Беседу вел Евгений Молчанов

Вместо послесловия


Лет десять назад, можно сказать, на пике нашего с Геннадием Гореликом творческого взаимодействия, у нас состоялась запомнившаяся мне беседа. Разговор шел об упадке общественного интереса к науке, о разочаровании в ее возможностях и даже росте недоверия к ней, о сворачивании государственной поддержки научно-популярной прессы и ее весьма туманном будущем.

Геннадий Ефимович на тот момент ясно сформулировал свое представление о проблеме: "Популяризация - способ объяснить обществу, зачем ему нужна наука". Кто же наиболее заинтересован в этом объяснении? - "Ученые".

Увы, ученые не всегда хотят, а когда хотят, не всегда могут говорить о науке так, чтобы быть услышанными и понятыми. Мне вспомнились слова Эйнштейна о том, что хуже всех о рождении новой научной идеи рассказывает ее автор и что историки науки способны глубже проникнуть в процесс размышлений ученого, чем он сам.

Геннадий Горелик - историк науки, взявший на себя еще и весьма нелегкий руд ее популяризации. В каком-то отношении он продолжил данинскую традицию, добавив к ней сильную социальную составляющую. "отдуваться" ему приходится и за ученых, и за журналистов. Я очень рад, что в круг его творческих интересов оказалась вовлеченной Дубна с ее обитателями.

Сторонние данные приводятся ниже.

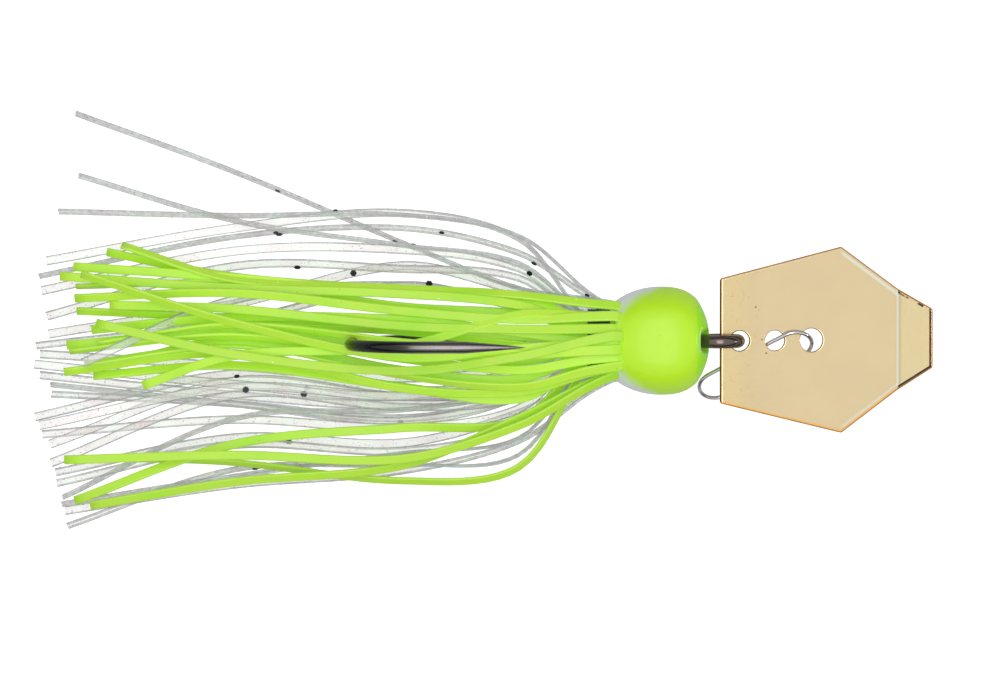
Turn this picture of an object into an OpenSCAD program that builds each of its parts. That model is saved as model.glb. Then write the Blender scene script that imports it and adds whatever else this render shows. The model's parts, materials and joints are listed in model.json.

На мой взгляд, когда наука предстает через устремления своих творцов, через перипетии их судеб, мотивы их действий, их поступки в сложных жизненных обстоятельствах, она воспринимается непосредственнее, чем через беспристрастные перечни фактов, достижений и открытий. Быть может, тогда-то и становится понятнее, зачем она нам всем нужна.

Устные истории Геннадия Горелика встраиваются, пусть небольшими фрагментами, в так необходимую нам летопись науки. Эти "живые страницы" - "наука в лицах", - думаю, служат той же важной задаче неотчуждения от нас науки и тех, кто ее творит.